THE TASK ::
In the material below, list every line carrying the string "from".

— Start RECORD EXCERPTS —

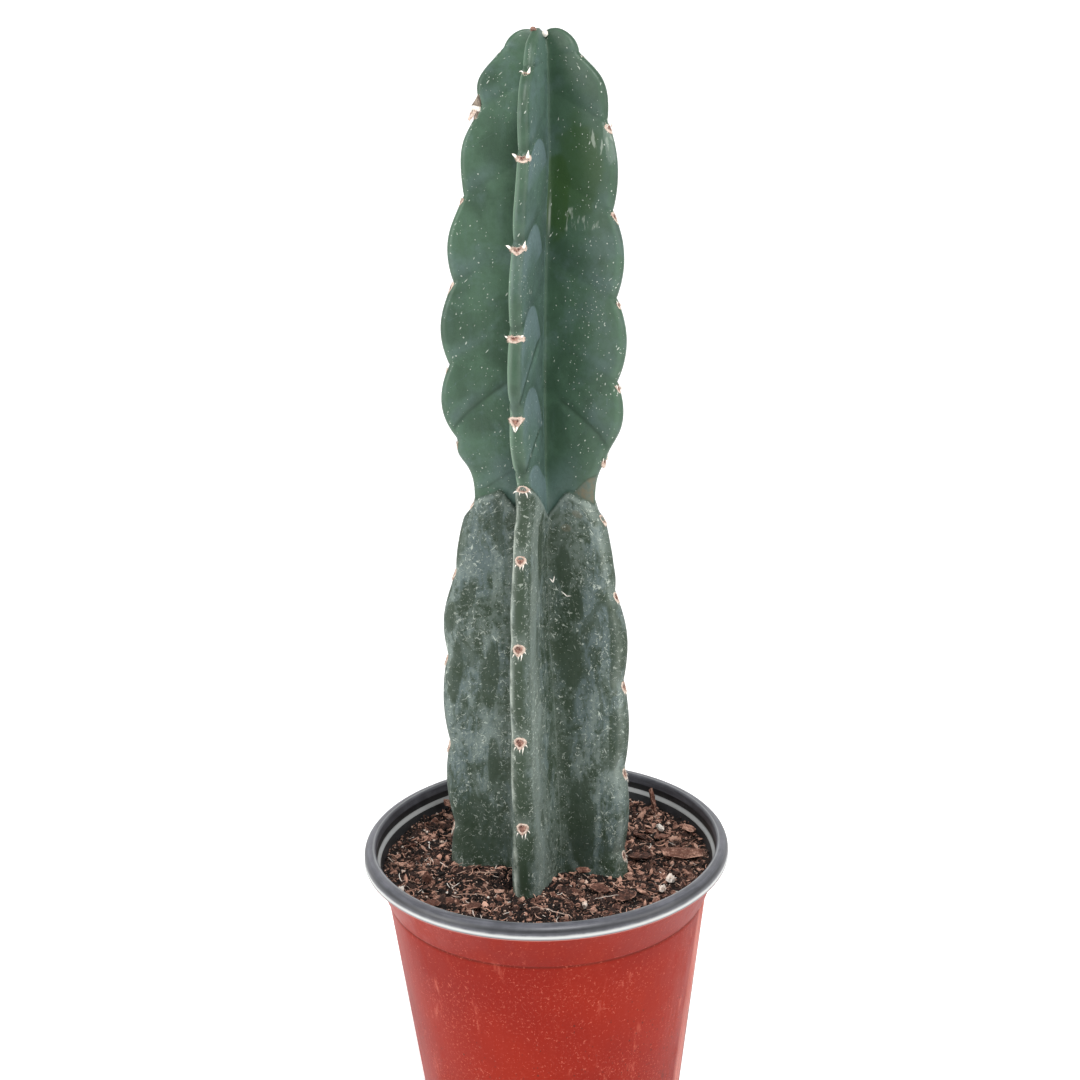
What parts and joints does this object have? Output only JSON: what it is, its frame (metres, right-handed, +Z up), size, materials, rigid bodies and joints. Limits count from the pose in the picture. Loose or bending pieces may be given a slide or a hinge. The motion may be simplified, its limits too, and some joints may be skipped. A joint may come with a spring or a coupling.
{
  "type": "potted cactus",
  "caption": "Columnar cactus with scalloped, spined ribs and a waist between its older and its younger growth, standing in bark-rich potting mix in a terracotta-red plastic nursery pot",
  "frame": {"origin": "on the surface that the pot stands on, under the middle of the pot", "axes": "+Z up along the pot's axis, -Y towards the viewer, +X to the viewer's right"},
  "size_m": [0.152, 0.152, 0.4615],
  "materials": {
    "pot_plastic": "thin thermoformed sheet, terracotta-red outside, black inside, with a satin grey lip",
    "potting_mix": "loose dark mix of bark chips, pale fibres and white grains",
    "cactus_skin": "waxy green skin with a glaucous bloom on its flanks, small pale specks and cream felt at the areoles"
  },
  "bodies": {
    "root": {"pot": "pot_plastic", "potting_mix": "potting_mix", "stem": "cactus_skin"}
  },
  "joints": []
}
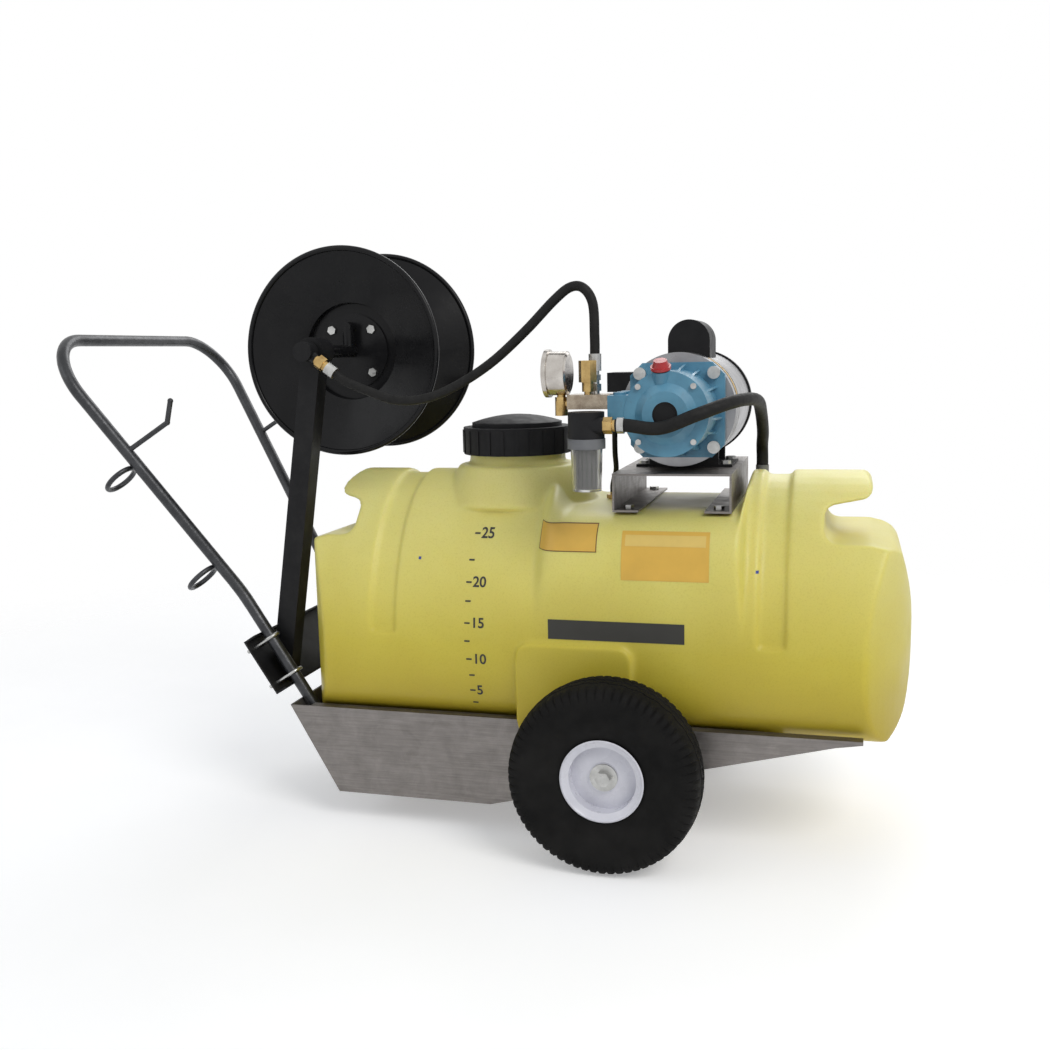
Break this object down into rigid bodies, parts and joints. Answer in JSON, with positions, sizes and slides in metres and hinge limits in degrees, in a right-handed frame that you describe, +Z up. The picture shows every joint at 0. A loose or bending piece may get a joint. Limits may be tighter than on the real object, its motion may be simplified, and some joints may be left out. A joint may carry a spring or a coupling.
{
  "type": "wheeled sprayer cart",
  "caption": "Push cart with a long poly spray tank in a steel trough, pneumatic wheels, sloped handle, hose reel, electric pump, gauge and strainer.",
  "frame": {"origin": "on the ground under the middle of the overall box", "axes": "+X towards the tank front away from the handle, +Z up, +Y to the left of someone pushing"},
  "size_m": [1.2985, 0.602, 0.8995],
  "materials": {
    "tank_poly": "translucent satin",
    "black_plastic": "matte moulded",
    "grey_plastic": "matte moulded",
    "brass": "dull machined",
    "bare_steel": "mottled mill finish",
    "zinc": "zinc plated",
    "tyre_rubber": "matte",
    "rim_white": "gloss",
    "grey_enamel": "hammered",
    "matte_black": "matte",
    "gloss_black": "gloss",
    "motor_silver": "satin",
    "pump_blue": "cast, semi-gloss",
    "red_plastic": "gloss",
    "hose_rubber": "matte",
    "nickel": "polished",
    "dial_white": "matte",
    "needle_black": "matte",
    "clear_plastic": "clear"
  },
  "bodies": {
    "cart": {"tank": "tank_poly", "dip_tube": "grey_plastic", "return_tap": "brass", "frame_trough": "bare_steel", "axle": "zinc", "wheel_bushes": "zinc", "axle_bolts": "zinc", "handle_tube": "grey_enamel", "frame_bolts": "zinc", "hose_hooks": "grey_enamel", "wand_rings": "grey_enamel", "reel_base": "matte_black", "u_bolts": "zinc", "reel_post": "matte_black", "inlet_swivel": "matte_black", "hose_fittings": "brass", "hose_ends": "zinc", "pump_bracket": "bare_steel", "motor_cradle": "matte_black", "motor_shell": "motor_silver", "motor_front": "motor_silver", "motor_bell": "matte_black", "capacitor_cover": "black_plastic", "conduit_box": "black_plastic", "pump_case": "pump_blue", "pump_cover": "pump_blue", "sight_glass": "black_plastic", "pump_studs": "zinc", "pump_manifold": "pump_blue", "valve_body": "nickel", "gauge_elbow": "brass", "gauge_case": "nickel", "gauge_dial": "dial_white", "gauge_lens": "clear_plastic", "strainer_head": "black_plastic", "pressure_hose": "hose_rubber", "suction_hose": "hose_rubber", "bypass_line": "hose_rubber"},
    "wheel_right": {"tyre_r": "tyre_rubber", "rim_r": "rim_white"},
    "wheel_left": {"tyre_l": "tyre_rubber", "rim_l": "rim_white"},
    "reel": {"reel_spindle": "gloss_black", "reel_drum": "gloss_black", "reel_disc_near": "gloss_black", "reel_disc_far": "gloss_black", "hub_bolts": "zinc", "crank_arm": "grey_enamel"},
    "knob": {"crank_knob": "black_plastic"},
    "cap_lid": {"cap_disc": "black_plastic"},
    "cap_nut": {"cap_ring": "black_plastic"},
    "regulator_core": {"regulator_stem": "brass"},
    "regulator": {"regulator_knob": "brass"},
    "needle": {"gauge_needle": "needle_black"},
    "filter": {"strainer_bowl": "clear_plastic", "strainer_screen": "grey_plastic"},
    "filter_nut": {"strainer_collar": "grey_plastic"},
    "oil_plug_seal": {"oil_cap_seal": "hose_rubber"},
    "oil_plug": {"oil_cap": "red_plastic"},
    "rotor": {"motor_rotor": "matte_black"}
  },
  "joints": [
    {"name": "wheel_right_spin", "type": "hinge", "parent": "cart", "child": "wheel_right", "pos_m": [0.236, -0.2585, 0.1365], "axis": [0, 1, 0], "continuous": true},
    {"name": "wheel_left_spin", "type": "hinge", "parent": "cart", "child": "wheel_left", "pos_m": [0.236, 0.2585, 0.1365], "axis": [0, 1, 0], "continuous": true},
    {"name": "reel_spin", "type": "hinge", "parent": "cart", "child": "reel", "pos_m": [-0.246, 0.073, 0.73], "axis": [0, 1, 0], "continuous": true},
    {"name": "knob_spin", "type": "hinge", "parent": "reel", "child": "knob", "pos_m": [-0.34937, 0.211, 0.76762], "axis": [0, 1, 0], "continuous": true},
    {"name": "cap_lift", "type": "slide", "parent": "cart", "child": "cap_lid", "axis": [0, 0, 1], "range_m": [0, 0.0125]},
    {"name": "cap_turn", "type": "hinge", "parent": "cap_lid", "child": "cap_nut", "pos_m": [0.045, 0, 0.6], "axis": [0, 0, 1], "range_deg": [0, 900]},
    {"name": "regulator_lift", "type": "slide", "parent": "cart", "child": "regulator_core", "axis": [0, 0, 1], "range_m": [-0.003, 0.003]},
    {"name": "regulator_turn", "type": "hinge", "parent": "regulator_core", "child": "regulator", "pos_m": [0.203, -0.188, 0.68], "axis": [0, 0, 1], "range_deg": [-720, 720]},
    {"name": "needle_sweep", "type": "hinge", "parent": "cart", "child": "needle", "pos_m": [0.15, -0.188, 0.6909], "axis": [1, 0, 0], "range_deg": [0, 270]},
    {"name": "bowl_drop", "type": "slide", "parent": "cart", "child": "filter", "axis": [0, 0, -1], "range_m": [0, 0.009]},
    {"name": "collar_turn", "type": "hinge", "parent": "filter", "child": "filter_nut", "pos_m": [0.209, -0.228, 0.595], "axis": [0, 0, -1], "range_deg": [0, 540]},
    {"name": "oil_plug_lift", "type": "slide", "parent": "cart", "child": "oil_plug_seal", "axis": [0, -0.3746, 0.9272], "range_m": [0, 0.006]},
    {"name": "oil_plug_turn", "type": "hinge", "parent": "oil_plug_seal", "child": "oil_plug", "pos_m": [0.309, -0.186, 0.6339], "axis": [0, -0.3746, 0.9272], "range_deg": [0, 1080]},
    {"name": "rotor_spin", "type": "hinge", "parent": "cart", "child": "rotor", "pos_m": [0.316, 0, 0.6339], "axis": [0, 1, 0], "continuous": true}
  ],
  "couplings": [
    {"joint": "cap_turn", "follows": "cap_lift", "rad_per_m": 1256.6},
    {"joint": "regulator_turn", "follows": "regulator_lift", "rad_per_m": 4188.8},
    {"joint": "collar_turn", "follows": "bowl_drop", "rad_per_m": 1047.2},
    {"joint": "oil_plug_turn", "follows": "oil_plug_lift", "rad_per_m": 3141.6}
  ]
}
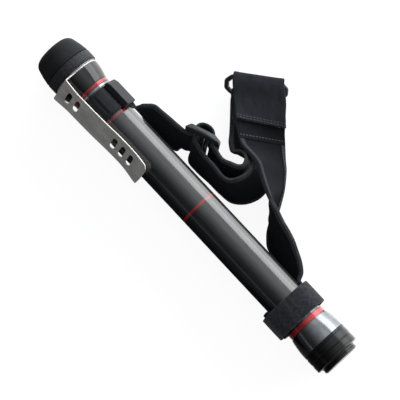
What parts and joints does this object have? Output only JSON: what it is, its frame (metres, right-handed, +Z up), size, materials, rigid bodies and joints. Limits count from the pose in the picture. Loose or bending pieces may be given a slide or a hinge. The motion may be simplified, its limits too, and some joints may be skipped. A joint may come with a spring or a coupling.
{
  "type": "telescopic landing net shaft",
  "caption": "Closed telescopic carbon landing net shaft with a rubber end cap, slotted steel belt clip, screw-off butt cap and a wide webbing shoulder strap.",
  "frame": {"origin": "middle of the butt cap's flat end face, on the pole's axis", "axes": "+X along the pole from the butt to the net end, +Z up from the table it lies on, the strap on the -Y side and the belt clip on the +Y side"},
  "size_m": [0.427, 0.184, 0.0586],
  "materials": {
    "gloss_carbon": "clear lacquer over dark carbon cloth",
    "carbon_section": "ground carbon",
    "black_rubber": "matte",
    "textured_nylon": "fine texture",
    "brushed_steel": "brushed along the blade",
    "black_lacquer": "gloss lacquer",
    "red_anodised": "gloss anodised",
    "silver_anodised": "gloss",
    "black_nylon": "satin",
    "webbing": "woven, bound edges",
    "neoprene": "knit faced, bound edges",
    "label_fabric": "plain",
    "loop_webbing": "brushed loop",
    "black_anodised": "satin anodised, fine rings",
    "insert_aluminium": "turned",
    "cushion_rubber": "matte",
    "white_nylon": "plain",
    "plated_brass": "nickel plated"
  },
  "bodies": {
    "shaft": {"main_tube": "gloss_carbon", "front_cone": "black_lacquer", "front_collar": "textured_nylon", "clip_washer": "white_nylon", "trim_ring_front": "red_anodised", "silver_ring": "silver_anodised", "strap_clamp": "black_nylon", "butt_sleeve": "silver_anodised", "trim_ring_rear": "red_anodised", "butt_insert": "insert_aluminium", "rear_band": "loop_webbing", "band_tab": "loop_webbing", "adjuster_strap": "webbing", "shoulder_strap": "neoprene", "label_patch": "label_fabric", "strap_ring": "black_nylon", "tri_glide": "black_nylon"},
    "stage_2": {"section_2": "carbon_section"},
    "stage_3": {"section_3": "carbon_section"},
    "stage_4": {"section_4": "carbon_section"},
    "stage_5": {"section_5": "carbon_section"},
    "stage_6": {"section_6": "carbon_section"},
    "stage_7": {"section_7": "carbon_section"},
    "stage_8": {"section_8": "carbon_section"},
    "tip": {"section_9": "carbon_section", "net_ferrule": "plated_brass"},
    "cap": {"front_cap": "black_rubber"},
    "clip": {"belt_clip": "brushed_steel"},
    "cushion": {"butt_cushion": "cushion_rubber"},
    "end_cap": {"butt_cap": "black_anodised", "butt_o_ring": "cushion_rubber"}
  },
  "joints": [
    {"name": "section_2_slide", "type": "slide", "parent": "shaft", "child": "stage_2", "axis": [1, 0, 0], "range_m": [0, 0.322]},
    {"name": "section_3_slide", "type": "slide", "parent": "stage_2", "child": "stage_3", "axis": [1, 0, 0], "range_m": [0, 0.322]},
    {"name": "section_4_slide", "type": "slide", "parent": "stage_3", "child": "stage_4", "axis": [1, 0, 0], "range_m": [0, 0.322]},
    {"name": "section_5_slide", "type": "slide", "parent": "stage_4", "child": "stage_5", "axis": [1, 0, 0], "range_m": [0, 0.322]},
    {"name": "section_6_slide", "type": "slide", "parent": "stage_5", "child": "stage_6", "axis": [1, 0, 0], "range_m": [0, 0.322]},
    {"name": "section_7_slide", "type": "slide", "parent": "stage_6", "child": "stage_7", "axis": [1, 0, 0], "range_m": [0, 0.322]},
    {"name": "section_8_slide", "type": "slide", "parent": "stage_7", "child": "stage_8", "axis": [1, 0, 0], "range_m": [0, 0.322]},
    {"name": "section_9_slide", "type": "slide", "parent": "stage_8", "child": "tip", "axis": [1, 0, 0], "range_m": [0, 0.322]},
    {"name": "cap_pull", "type": "slide", "parent": "tip", "child": "cap", "axis": [1, 0, 0], "range_m": [0, 0.03]},
    {"name": "clip_turn", "type": "hinge", "parent": "shaft", "child": "clip", "pos_m": [0.3897, 0, 0], "axis": [1, 0, 0], "range_deg": [-45, 45]},
    {"name": "cushion_slide", "type": "slide", "parent": "shaft", "child": "cushion", "axis": [-1, 0, 0], "range_m": [0, 0.006]},
    {"name": "cap_screw", "type": "hinge", "parent": "cushion", "child": "end_cap", "pos_m": [0, 0, 0], "axis": [-1, 0, 0], "range_deg": [0, 1444]}
  ],
  "couplings": [
    {"joint": "cap_screw", "follows": "cushion_slide", "rad_per_m": 4188.8}
  ]
}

— End RECORD EXCERPTS —

RESULT BELOW ::
What parts and joints does this object have? Output only JSON: what it is, its frame (metres, right-handed, +Z up), size, materials, rigid bodies and joints. Limits count from the pose in the picture. Loose or bending pieces may be given a slide or a hinge. The motion may be simplified, its limits too, and some joints may be skipped. A joint may come with a spring or a coupling.
  "frame": {"origin": "on the ground under the middle of the overall box", "axes": "+X towards the tank front away from the handle, +Z up, +Y to the left of someone pushing"},
What parts and joints does this object have? Output only JSON: what it is, its frame (metres, right-handed, +Z up), size, materials, rigid bodies and joints. Limits count from the pose in the picture. Loose or bending pieces may be given a slide or a hinge. The motion may be simplified, its limits too, and some joints may be skipped. A joint may come with a spring or a coupling.
  "frame": {"origin": "middle of the butt cap's flat end face, on the pole's axis", "axes": "+X along the pole from the butt to the net end, +Z up from the table it lies on, the strap on the -Y side and the belt clip on the +Y side"},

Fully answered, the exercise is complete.